O desmonte desse quadro de equilíbrio com a monocultura canavieira que provocou o êxodo rural, não destruiu as boas relações no campo. Por isso, é com razão que tenham causado surpresa os conflitos ocorridos no final do ano no assentamento Bela Vista em Araraquara, nordeste paulista. Primeiro, pelo desconhecimento de que a apenas 270 quilômetros da capital existem assentados e também por se tratar de um conflito entre os beneficiados pela distribuição de lotes.
Os atuais ocupantes foram atacados por um grupo de ex-assentados, acertadamente destituídos de suas terras por não estarem seguindo normas que vinculam os lotes à produção familiar. A infração cometida foi arrendarem para o cultivo de cana-de-açúcar a área recebida do Incra, quando uma das exigências é que produzam itens da agricultura familiar. O episódio, minimizado nos noticiários, até em função da euforia gerada pelas confraternizações de final de ano, revela um fato mais grave que o embate físico entre os destituídos e os novos ocupantes das terras, que é o cultivo de cana-de-açúcar em assentamentos.

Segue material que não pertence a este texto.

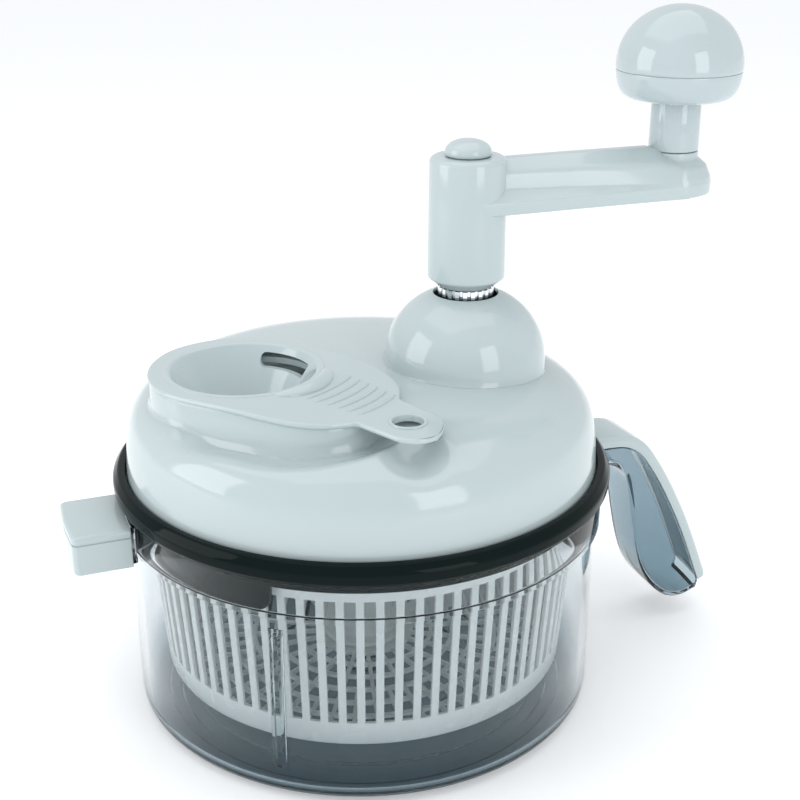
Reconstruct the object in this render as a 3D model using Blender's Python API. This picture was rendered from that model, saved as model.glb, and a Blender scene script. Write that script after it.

Assim como nos incontáveis episódios de corrupção envolvendo autoridades em geral em que se expõe a figura do corrompido, mas se preserva o corruptor, nesse caso o Incra e as entidades representativas do setor sucroalcooleiro devem uma explicação sobre os destinos da cana ali cultivada que, certamente, não era utilizada para a venda de caldo em beira de estrada ou na produção de rapadura.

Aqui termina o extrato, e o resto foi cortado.